DESCRIPTION OF THE TASK
Copy out the complete listing, word for word.
---- LISTED ENTRIES
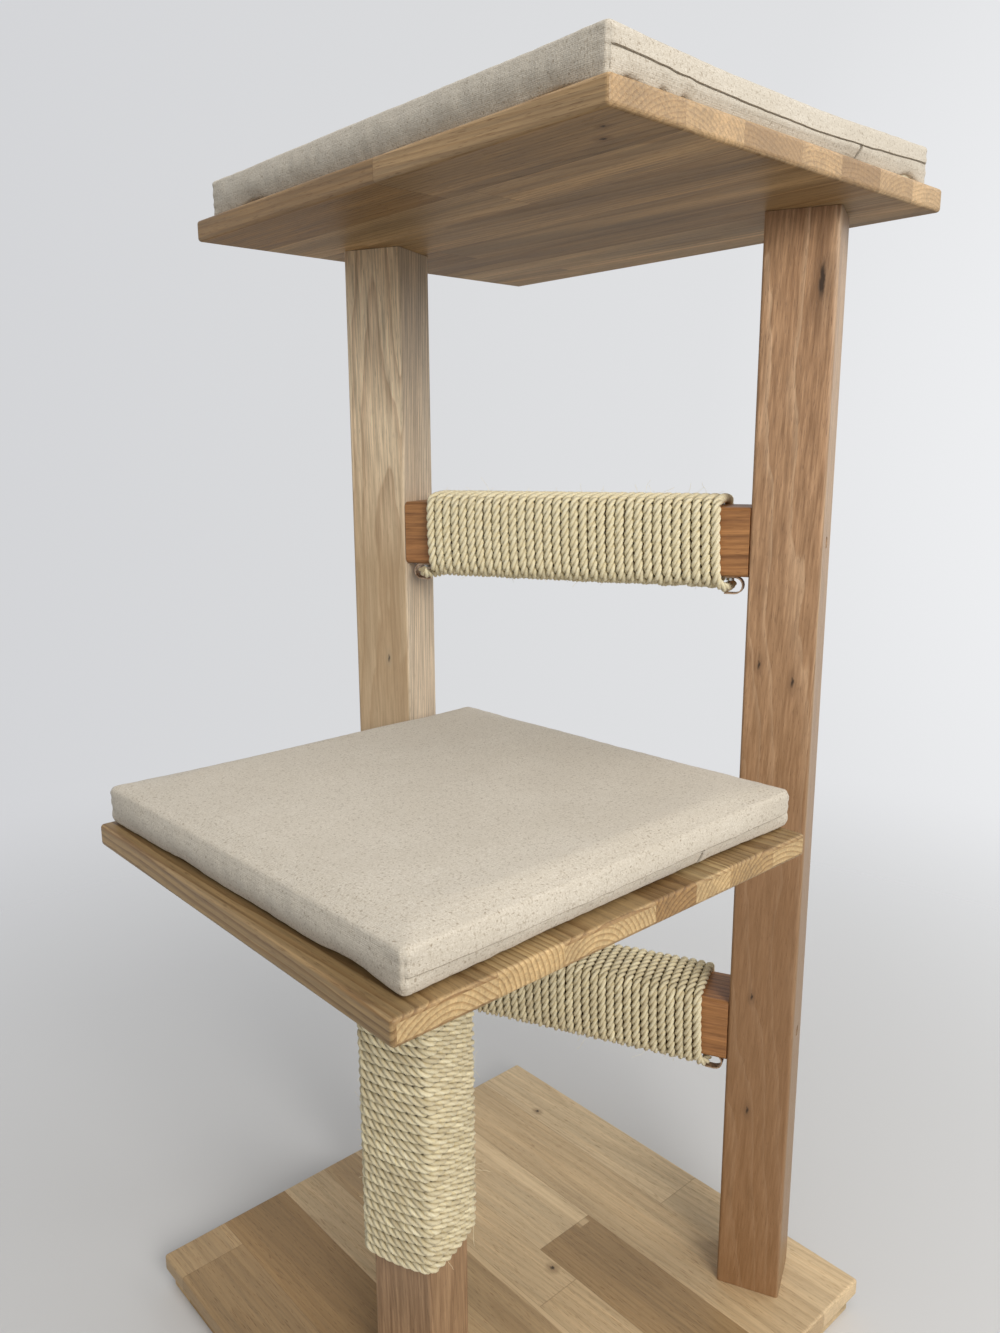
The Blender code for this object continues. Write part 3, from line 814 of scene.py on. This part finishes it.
def strayFibres(name, wind, looks, points, material):
    # loose fibres that stand off the rope
    chance = random.Random(wind["seed"])
    axis, centre = windingAxes(wind)[0], Vector(wind["centre"])
    curve = newCurve(name + "_fibres", dimensions="3D", bevel_depth=looks["fibre"], bevel_resolution=0)
    tails, count = looks["bareTails"], looks["fibrePoints"]
    for _ in range(wind["hairs"]):
        number = chance.randrange(tails, len(points) - tails)
        start = points[number]
        along = (points[number + 3] - start).normalized()
        away = start - centre
        away = (away - axis * away.dot(axis)).normalized()
        heading = (away * chance.uniform(0.15, 1.0) + along * chance.uniform(-1, 1)
                   + axis * chance.uniform(-0.8, 0.8)).normalized()
        length = chance.uniform(*looks["fibreLength"])
        length *= 2.0 if chance.random() < looks["longShare"] else 1.0
        place = start + away * looks["diameter"] * looks["fibreRoot"]
        bend = looks["fibreBend"]
        for point in addLine(curve, count).points:
            point.co = (*place, 1)
            heading = (heading + Vector([chance.uniform(-bend, bend) for _ in range(3)])).normalized()
            place = place + heading * length / (count - 1)
    fibres = meshFromCurve(name + "_fibres", curve, material)
    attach(fibres, "perch")


def windRope(name, wind, looks, profile):
    points = windingPath(wind, looks)
    curve = newCurve(name + "_wound", dimensions="3D", twist_mode="MINIMUM", bevel_mode="OBJECT",
                     bevel_object=profile, use_fill_caps=True)
    length = 0.0
    for number, (point, place) in enumerate(zip(addLine(curve, len(points)).points, points)):
        if number:
            length += (place - points[number - 1]).length
        point.co = (*place, 1)
        loose = 0.22 * noise.noise(Vector((length * 11, wind["seed"], 3)))
        point.tilt = 2 * math.pi * ((length / looks["lay"] + loose) % 1)
    rope = meshFromCurve(name + "_wound", curve, ropeMaterial(looks, length, wind["stainAndShade"]))
    bpy.ops.object.shade_smooth()
    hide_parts(name)
    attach(rope, "perch")
    print(name, "wound:", round(length, 2), "m,", len(rope.data.polygons), "faces")
    return points


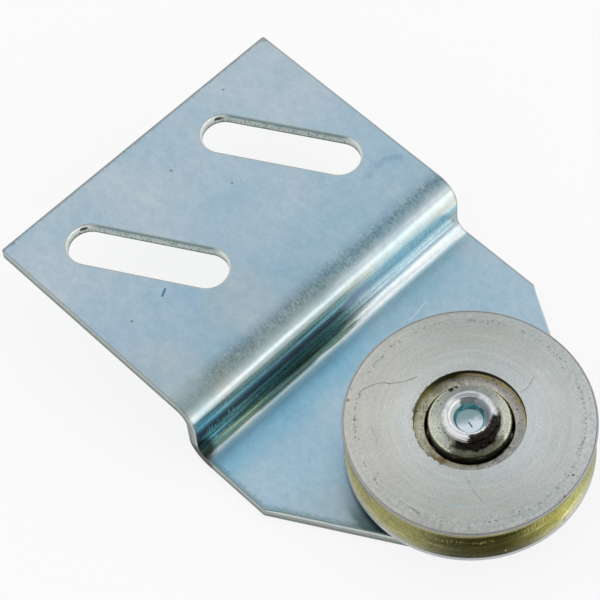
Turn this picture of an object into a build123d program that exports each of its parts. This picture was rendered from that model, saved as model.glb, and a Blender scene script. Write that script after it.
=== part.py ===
from build123d import *
import math
import os

# Sliding door roller: a grooved steel wheel on a ball bearing, riveted to a cranked and slotted
# plate that screws to the door.
#
# All sizes are millimetres. The origin is on the wheel's axis, in the plane of the plate's back.
# +Z runs along the axle from the plate to the wheel's open face, +Y from the wheel towards the
# screw slots, and +X across the plate.

os.makedirs("parts", exist_ok=True)

# ---- Mounting plate -------------------------------------------------------------------------
# One strip of steel with two bends, so that the screw flange stands in front of the axle flange.
plate_width = 60.0
plate_thickness = 2.0
crank_height = 10.5  # from one flange to the other, face to same face
bend_radius = 2.0  # inside radius of both bends
web_distance = 31.3  # wheel axis to the front of the web between the bends
screw_end_distance = 77.4  # wheel axis to the end of the screw flange
axle_end_distance = 11.5  # wheel axis to the end of the axle flange
corner_angle = 30.5  # the cropped lower corners, measured off the plate's length
left_corner_start = 16.4  # wheel axis to where the left corner's cut begins
right_corner_start = 14.0  # the right one begins lower
punch_rollover = 0.5  # rounding that the press leaves on the front of a punched edge
sheared_corner = 0.4  # radius of the sharp corners of the strip

# ---- Screw slots ----------------------------------------------------------------------------
slot_width = 7.4
slot_travel = 20.0  # between the centres of a slot's two round ends
slot_lean = 30.5  # off the plate's length, both slots the same way
slot_spacing = 30.4  # slot centre to slot centre, across the plate
slot_distance = 59.0  # wheel axis to the line through the slot centres
slot_shift = 1.1  # the pair sits this far right of the plate's middle

# ---- Wheel ----------------------------------------------------------------------------------
wheel_diameter = 40.0
wheel_width = 9.0
wheel_gap = 1.8  # from the plate's front to the wheel's back, held by the spacer washer
groove_depth = 3.6
groove_radius = 2.4  # at the bottom of the rail groove
rim_land = 0.95  # flat rim left on each side of the groove's mouth
rim_chamfer = 0.25
face_band_width = 2.3  # outer band of the open face, turned slightly lower
face_band_drop = 0.15
hub_recess = 1.6  # the race sits this far below each side of the wheel
back_lip = 0.8  # shoulder behind the race
bore_chamfer = 0.15

# ---- Ball bearing ---------------------------------------------------------------------------
# A full complement of loose balls, caught between two cones and a race pressed into the wheel.
ball_count = 13
ball_diameter = 3.0
ball_spacing_gap = 0.06  # between neighbouring balls
track_clearance = 0.06  # between a ball and its track
race_wall = 0.84  # behind the track, where the race is thinnest
cone_overhang = 0.19  # the cones' flanges reach this far past the balls' centres
race_gap = 0.45  # open ring between the cones and the race
cone_edge_radius = 0.5
race_edge_chamfer = 0.2

# ---- Axle rivet and spacer washer -----------------------------------------------------------
shank_diameter = 6.0
shank_clearance = 0.05  # on the radius, in every hole that the shank passes
back_head_diameter = 8.8  # countersunk into the plate, flush with its back
back_head_edge = 0.2  # straight rim of the countersunk head
front_head_diameter = 9.0
front_head_height = 1.65
head_edge_height = 0.6  # the head's edge starts this far above the cone
head_underside = 0.4  # how far the underside draws in from the edge
bead_rounding = 0.5
bead_crest_diameter = 7.8
crest_rounding = 0.35
valley_diameter = 6.9  # shallow ring between the rolled bead and the lip of the dimple
valley_drop = 0.23  # below the top of the head
valley_rounding = 0.06
lip_diameter = 6.4
lip_drop = 0.1
lip_rounding = 0.22
throat_diameter = 5.2  # where the funnel ends and the steep wall begins
throat_height = 0.5  # above the cone
throat_rounding = 0.2
dimple_floor_diameter = 4.3
dimple_depth = 2.05  # from the top of the head to the dimple's floor
washer_diameter = 12.0
washer_chamfer = 0.2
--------
SOLUTION
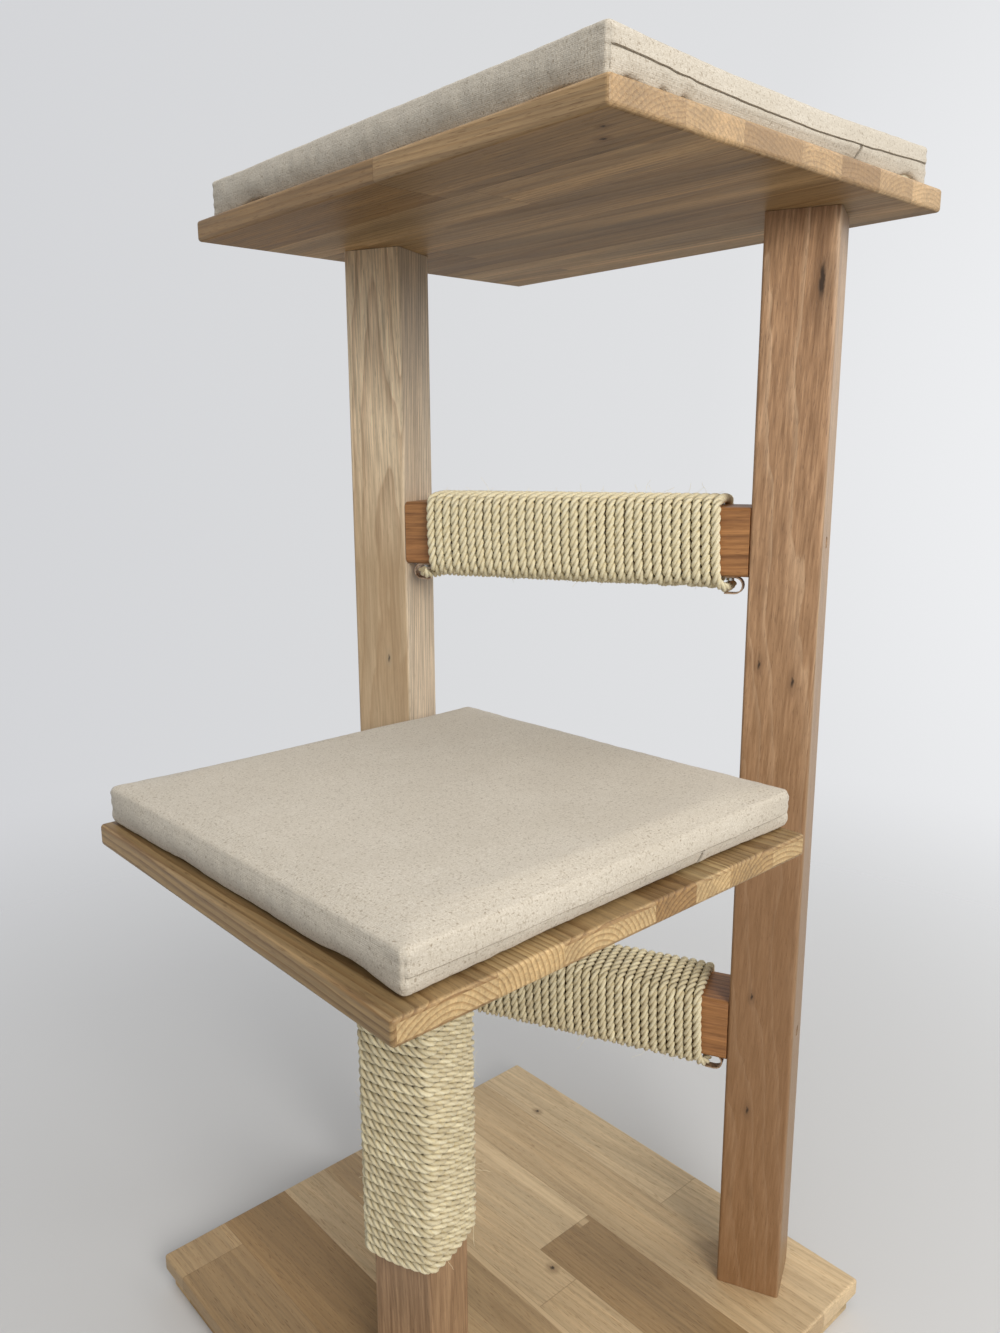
The Blender code for this object continues. Write part 3, from line 814 of scene.py on. This part finishes it.
def strayFibres(name, wind, looks, points, material):
    # loose fibres that stand off the rope
    chance = random.Random(wind["seed"])
    axis, centre = windingAxes(wind)[0], Vector(wind["centre"])
    curve = newCurve(name + "_fibres", dimensions="3D", bevel_depth=looks["fibre"], bevel_resolution=0)
    tails, count = looks["bareTails"], looks["fibrePoints"]
    for _ in range(wind["hairs"]):
        number = chance.randrange(tails, len(points) - tails)
        start = points[number]
        along = (points[number + 3] - start).normalized()
        away = start - centre
        away = (away - axis * away.dot(axis)).normalized()
        heading = (away * chance.uniform(0.15, 1.0) + along * chance.uniform(-1, 1)
                   + axis * chance.uniform(-0.8, 0.8)).normalized()
        length = chance.uniform(*looks["fibreLength"])
        length *= 2.0 if chance.random() < looks["longShare"] else 1.0
        place = start + away * looks["diameter"] * looks["fibreRoot"]
        bend = looks["fibreBend"]
        for point in addLine(curve, count).points:
            point.co = (*place, 1)
            heading = (heading + Vector([chance.uniform(-bend, bend) for _ in range(3)])).normalized()
            place = place + heading * length / (count - 1)
    fibres = meshFromCurve(name + "_fibres", curve, material)
    attach(fibres, "perch")


def windRope(name, wind, looks, profile):
    points = windingPath(wind, looks)
    curve = newCurve(name + "_wound", dimensions="3D", twist_mode="MINIMUM", bevel_mode="OBJECT",
                     bevel_object=profile, use_fill_caps=True)
    length = 0.0
    for number, (point, place) in enumerate(zip(addLine(curve, len(points)).points, points)):
        if number:
            length += (place - points[number - 1]).length
        point.co = (*place, 1)
        loose = 0.22 * noise.noise(Vector((length * 11, wind["seed"], 3)))
        point.tilt = 2 * math.pi * ((length / looks["lay"] + loose) % 1)
    rope = meshFromCurve(name + "_wound", curve, ropeMaterial(looks, length, wind["stainAndShade"]))
    bpy.ops.object.shade_smooth()
    hide_parts(name)
    attach(rope, "perch")
    print(name, "wound:", round(length, 2), "m,", len(rope.data.polygons), "faces")
    return points


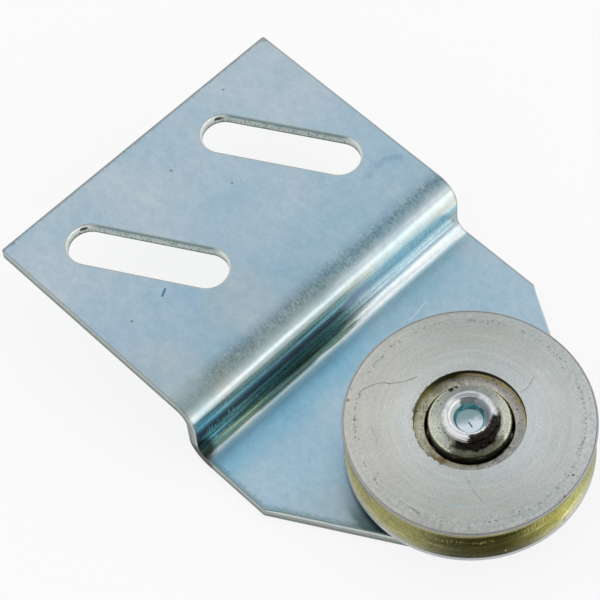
Turn this picture of an object into a build123d program that exports each of its parts. This picture was rendered from that model, saved as model.glb, and a Blender scene script. Write that script after it.
=== part.py ===
from build123d import *
import math
import os

# Sliding door roller: a grooved steel wheel on a ball bearing, riveted to a cranked and slotted
# plate that screws to the door.
#
# All sizes are millimetres. The origin is on the wheel's axis, in the plane of the plate's back.
# +Z runs along the axle from the plate to the wheel's open face, +Y from the wheel towards the
# screw slots, and +X across the plate.

os.makedirs("parts", exist_ok=True)

# ---- Mounting plate -------------------------------------------------------------------------
# One strip of steel with two bends, so that the screw flange stands in front of the axle flange.
plate_width = 60.0
plate_thickness = 2.0
crank_height = 10.5  # from one flange to the other, face to same face
bend_radius = 2.0  # inside radius of both bends
web_distance = 31.3  # wheel axis to the front of the web between the bends
screw_end_distance = 77.4  # wheel axis to the end of the screw flange
axle_end_distance = 11.5  # wheel axis to the end of the axle flange
corner_angle = 30.5  # the cropped lower corners, measured off the plate's length
left_corner_start = 16.4  # wheel axis to where the left corner's cut begins
right_corner_start = 14.0  # the right one begins lower
punch_rollover = 0.5  # rounding that the press leaves on the front of a punched edge
sheared_corner = 0.4  # radius of the sharp corners of the strip

# ---- Screw slots ----------------------------------------------------------------------------
slot_width = 7.4
slot_travel = 20.0  # between the centres of a slot's two round ends
slot_lean = 30.5  # off the plate's length, both slots the same way
slot_spacing = 30.4  # slot centre to slot centre, across the plate
slot_distance = 59.0  # wheel axis to the line through the slot centres
slot_shift = 1.1  # the pair sits this far right of the plate's middle

# ---- Wheel ----------------------------------------------------------------------------------
wheel_diameter = 40.0
wheel_width = 9.0
wheel_gap = 1.8  # from the plate's front to the wheel's back, held by the spacer washer
groove_depth = 3.6
groove_radius = 2.4  # at the bottom of the rail groove
rim_land = 0.95  # flat rim left on each side of the groove's mouth
rim_chamfer = 0.25
face_band_width = 2.3  # outer band of the open face, turned slightly lower
face_band_drop = 0.15
hub_recess = 1.6  # the race sits this far below each side of the wheel
back_lip = 0.8  # shoulder behind the race
bore_chamfer = 0.15

# ---- Ball bearing ---------------------------------------------------------------------------
# A full complement of loose balls, caught between two cones and a race pressed into the wheel.
ball_count = 13
ball_diameter = 3.0
ball_spacing_gap = 0.06  # between neighbouring balls
track_clearance = 0.06  # between a ball and its track
race_wall = 0.84  # behind the track, where the race is thinnest
cone_overhang = 0.19  # the cones' flanges reach this far past the balls' centres
race_gap = 0.45  # open ring between the cones and the race
cone_edge_radius = 0.5
race_edge_chamfer = 0.2

# ---- Axle rivet and spacer washer -----------------------------------------------------------
shank_diameter = 6.0
shank_clearance = 0.05  # on the radius, in every hole that the shank passes
back_head_diameter = 8.8  # countersunk into the plate, flush with its back
back_head_edge = 0.2  # straight rim of the countersunk head
front_head_diameter = 9.0
front_head_height = 1.65
head_edge_height = 0.6  # the head's edge starts this far above the cone
head_underside = 0.4  # how far the underside draws in from the edge
bead_rounding = 0.5
bead_crest_diameter = 7.8
crest_rounding = 0.35
valley_diameter = 6.9  # shallow ring between the rolled bead and the lip of the dimple
valley_drop = 0.23  # below the top of the head
valley_rounding = 0.06
lip_diameter = 6.4
lip_drop = 0.1
lip_rounding = 0.22
throat_diameter = 5.2  # where the funnel ends and the steep wall begins
throat_height = 0.5  # above the cone
throat_rounding = 0.2
dimple_floor_diameter = 4.3
dimple_depth = 2.05  # from the top of the head to the dimple's floor
washer_diameter = 12.0
washer_chamfer = 0.2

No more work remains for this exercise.